[Begin]

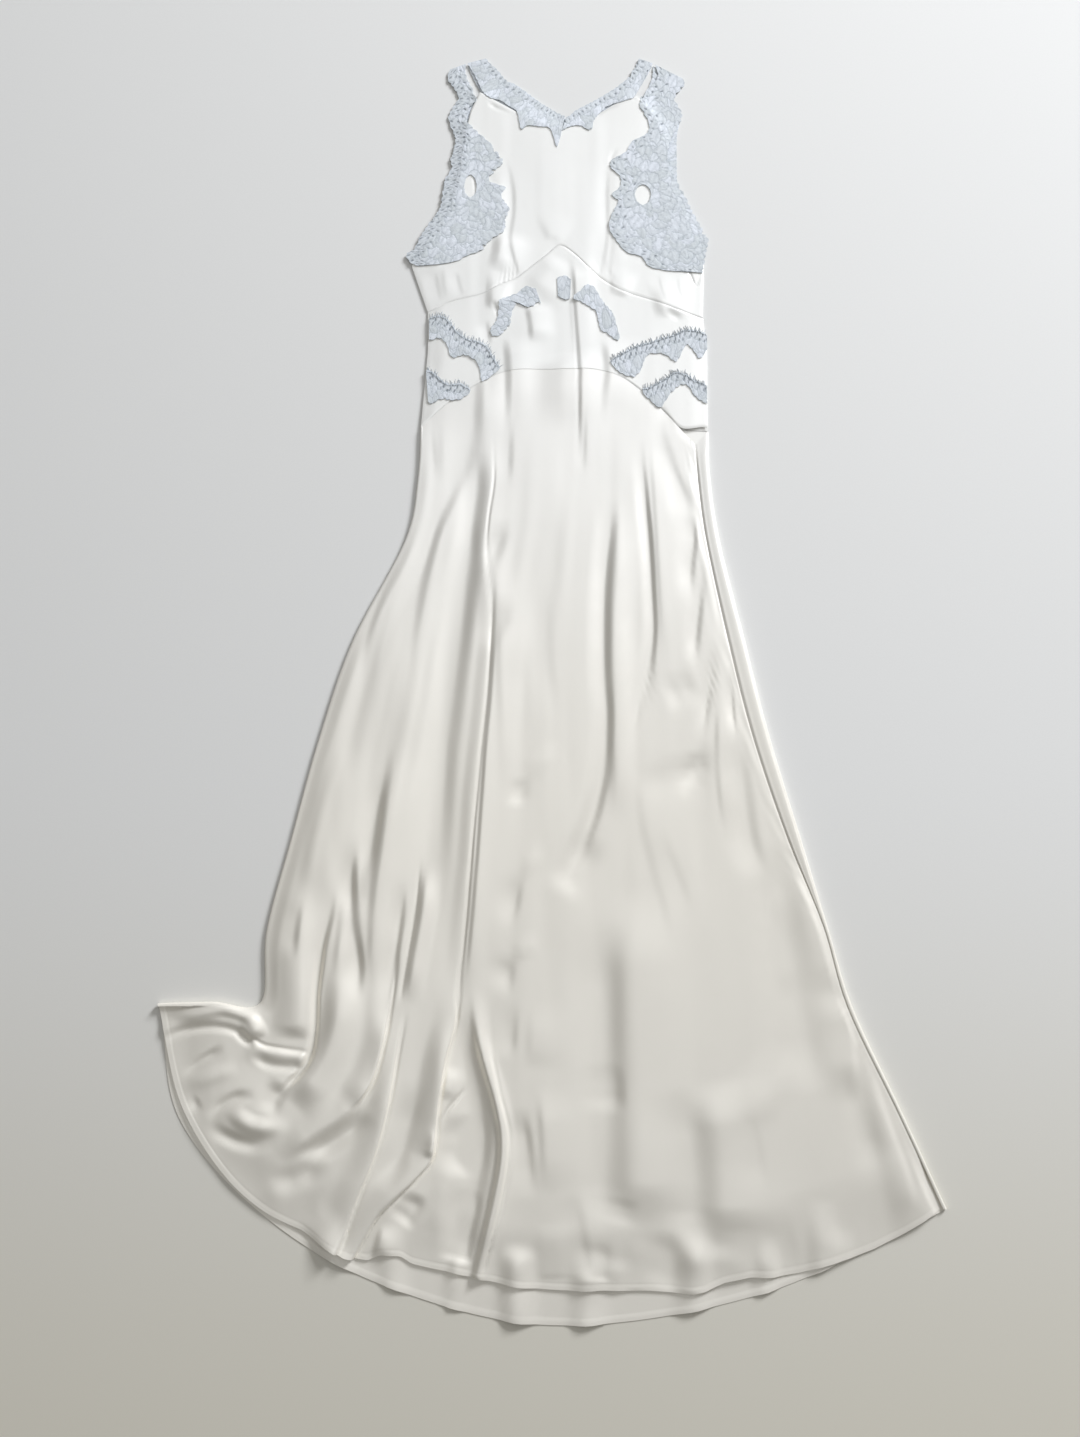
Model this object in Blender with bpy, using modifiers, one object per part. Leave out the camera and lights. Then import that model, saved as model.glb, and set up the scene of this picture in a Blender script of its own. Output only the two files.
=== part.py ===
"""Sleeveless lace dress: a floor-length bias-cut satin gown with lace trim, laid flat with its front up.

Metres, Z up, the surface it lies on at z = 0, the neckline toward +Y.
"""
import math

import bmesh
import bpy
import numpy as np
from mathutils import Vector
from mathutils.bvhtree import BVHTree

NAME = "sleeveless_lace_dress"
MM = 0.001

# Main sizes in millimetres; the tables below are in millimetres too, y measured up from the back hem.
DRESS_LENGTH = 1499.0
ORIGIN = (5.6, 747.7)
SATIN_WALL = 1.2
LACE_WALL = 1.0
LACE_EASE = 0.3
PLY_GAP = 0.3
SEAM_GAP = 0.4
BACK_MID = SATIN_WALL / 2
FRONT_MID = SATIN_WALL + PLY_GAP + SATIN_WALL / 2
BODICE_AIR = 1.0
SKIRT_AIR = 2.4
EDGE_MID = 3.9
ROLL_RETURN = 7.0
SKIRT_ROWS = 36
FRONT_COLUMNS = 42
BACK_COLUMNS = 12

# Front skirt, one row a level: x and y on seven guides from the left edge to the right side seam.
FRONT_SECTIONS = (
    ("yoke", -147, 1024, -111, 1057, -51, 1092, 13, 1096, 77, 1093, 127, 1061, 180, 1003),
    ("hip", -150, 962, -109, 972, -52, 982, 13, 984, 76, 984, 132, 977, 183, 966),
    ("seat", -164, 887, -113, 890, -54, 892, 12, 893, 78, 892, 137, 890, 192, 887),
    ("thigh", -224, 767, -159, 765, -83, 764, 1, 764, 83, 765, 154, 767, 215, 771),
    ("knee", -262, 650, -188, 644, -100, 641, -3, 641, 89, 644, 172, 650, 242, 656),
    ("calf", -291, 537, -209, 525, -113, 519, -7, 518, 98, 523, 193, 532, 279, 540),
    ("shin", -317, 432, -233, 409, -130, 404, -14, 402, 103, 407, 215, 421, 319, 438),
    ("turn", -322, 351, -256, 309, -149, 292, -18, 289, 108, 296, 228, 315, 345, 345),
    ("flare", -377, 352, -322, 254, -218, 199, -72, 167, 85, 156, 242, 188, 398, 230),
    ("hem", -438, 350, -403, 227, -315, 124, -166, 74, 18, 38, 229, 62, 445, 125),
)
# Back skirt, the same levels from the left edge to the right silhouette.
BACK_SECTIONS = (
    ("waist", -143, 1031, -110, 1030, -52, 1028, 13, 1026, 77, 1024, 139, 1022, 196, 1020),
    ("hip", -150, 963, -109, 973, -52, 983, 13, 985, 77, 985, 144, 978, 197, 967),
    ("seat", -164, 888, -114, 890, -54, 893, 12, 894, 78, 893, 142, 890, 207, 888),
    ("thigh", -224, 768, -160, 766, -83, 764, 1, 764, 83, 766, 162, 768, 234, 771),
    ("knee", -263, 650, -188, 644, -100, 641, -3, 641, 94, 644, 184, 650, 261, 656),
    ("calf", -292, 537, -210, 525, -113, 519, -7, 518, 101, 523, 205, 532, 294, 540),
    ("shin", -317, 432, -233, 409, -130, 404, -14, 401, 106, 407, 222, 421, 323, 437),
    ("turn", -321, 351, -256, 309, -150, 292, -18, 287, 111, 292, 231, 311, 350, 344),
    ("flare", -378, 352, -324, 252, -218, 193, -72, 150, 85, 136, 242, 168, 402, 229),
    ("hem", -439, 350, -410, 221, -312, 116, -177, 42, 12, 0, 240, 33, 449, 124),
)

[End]

All of the data needs to be reproduced exactly, with no line missing.

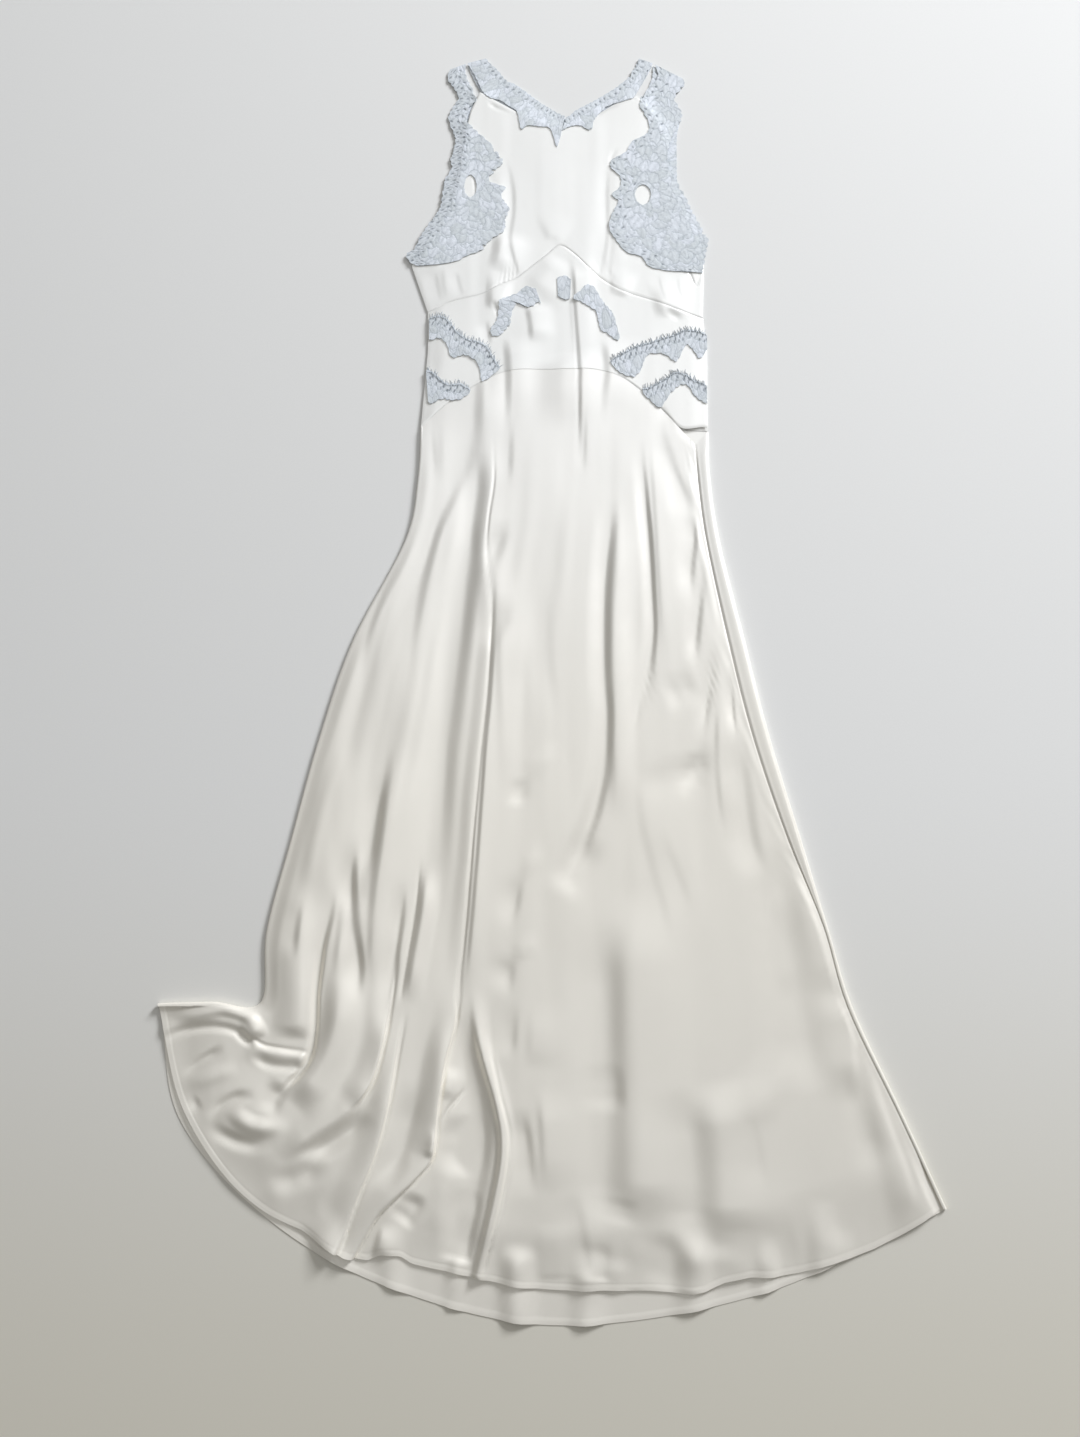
Model this object in Blender with bpy, using modifiers, one object per part. Leave out the camera and lights. Then import that model, saved as model.glb, and set up the scene of this picture in a Blender script of its own. Output only the two files.
=== part.py ===
"""Sleeveless lace dress: a floor-length bias-cut satin gown with lace trim, laid flat with its front up.

Metres, Z up, the surface it lies on at z = 0, the neckline toward +Y.
"""
import math

import bmesh
import bpy
import numpy as np
from mathutils import Vector
from mathutils.bvhtree import BVHTree

NAME = "sleeveless_lace_dress"
MM = 0.001

# Main sizes in millimetres; the tables below are in millimetres too, y measured up from the back hem.
DRESS_LENGTH = 1499.0
ORIGIN = (5.6, 747.7)
SATIN_WALL = 1.2
LACE_WALL = 1.0
LACE_EASE = 0.3
PLY_GAP = 0.3
SEAM_GAP = 0.4
BACK_MID = SATIN_WALL / 2
FRONT_MID = SATIN_WALL + PLY_GAP + SATIN_WALL / 2
BODICE_AIR = 1.0
SKIRT_AIR = 2.4
EDGE_MID = 3.9
ROLL_RETURN = 7.0
SKIRT_ROWS = 36
FRONT_COLUMNS = 42
BACK_COLUMNS = 12

# Front skirt, one row a level: x and y on seven guides from the left edge to the right side seam.
FRONT_SECTIONS = (
    ("yoke", -147, 1024, -111, 1057, -51, 1092, 13, 1096, 77, 1093, 127, 1061, 180, 1003),
    ("hip", -150, 962, -109, 972, -52, 982, 13, 984, 76, 984, 132, 977, 183, 966),
    ("seat", -164, 887, -113, 890, -54, 892, 12, 893, 78, 892, 137, 890, 192, 887),
    ("thigh", -224, 767, -159, 765, -83, 764, 1, 764, 83, 765, 154, 767, 215, 771),
    ("knee", -262, 650, -188, 644, -100, 641, -3, 641, 89, 644, 172, 650, 242, 656),
    ("calf", -291, 537, -209, 525, -113, 519, -7, 518, 98, 523, 193, 532, 279, 540),
    ("shin", -317, 432, -233, 409, -130, 404, -14, 402, 103, 407, 215, 421, 319, 438),
    ("turn", -322, 351, -256, 309, -149, 292, -18, 289, 108, 296, 228, 315, 345, 345),
    ("flare", -377, 352, -322, 254, -218, 199, -72, 167, 85, 156, 242, 188, 398, 230),
    ("hem", -438, 350, -403, 227, -315, 124, -166, 74, 18, 38, 229, 62, 445, 125),
)
# Back skirt, the same levels from the left edge to the right silhouette.
BACK_SECTIONS = (
    ("waist", -143, 1031, -110, 1030, -52, 1028, 13, 1026, 77, 1024, 139, 1022, 196, 1020),
    ("hip", -150, 963, -109, 973, -52, 983, 13, 985, 77, 985, 144, 978, 197, 967),
    ("seat", -164, 888, -114, 890, -54, 893, 12, 894, 78, 893, 142, 890, 207, 888),
    ("thigh", -224, 768, -160, 766, -83, 764, 1, 764, 83, 766, 162, 768, 234, 771),
    ("knee", -263, 650, -188, 644, -100, 641, -3, 641, 94, 644, 184, 650, 261, 656),
    ("calf", -292, 537, -210, 525, -113, 519, -7, 518, 101, 523, 205, 532, 294, 540),
    ("shin", -317, 432, -233, 409, -130, 404, -14, 401, 106, 407, 222, 421, 323, 437),
    ("turn", -321, 351, -256, 309, -150, 292, -18, 287, 111, 292, 231, 311, 350, 344),
    ("flare", -378, 352, -324, 252, -218, 193, -72, 150, 85, 136, 242, 168, 402, 229),
    ("hem", -439, 350, -410, 221, -312, 116, -177, 42, 12, 0, 240, 33, 449, 124),
)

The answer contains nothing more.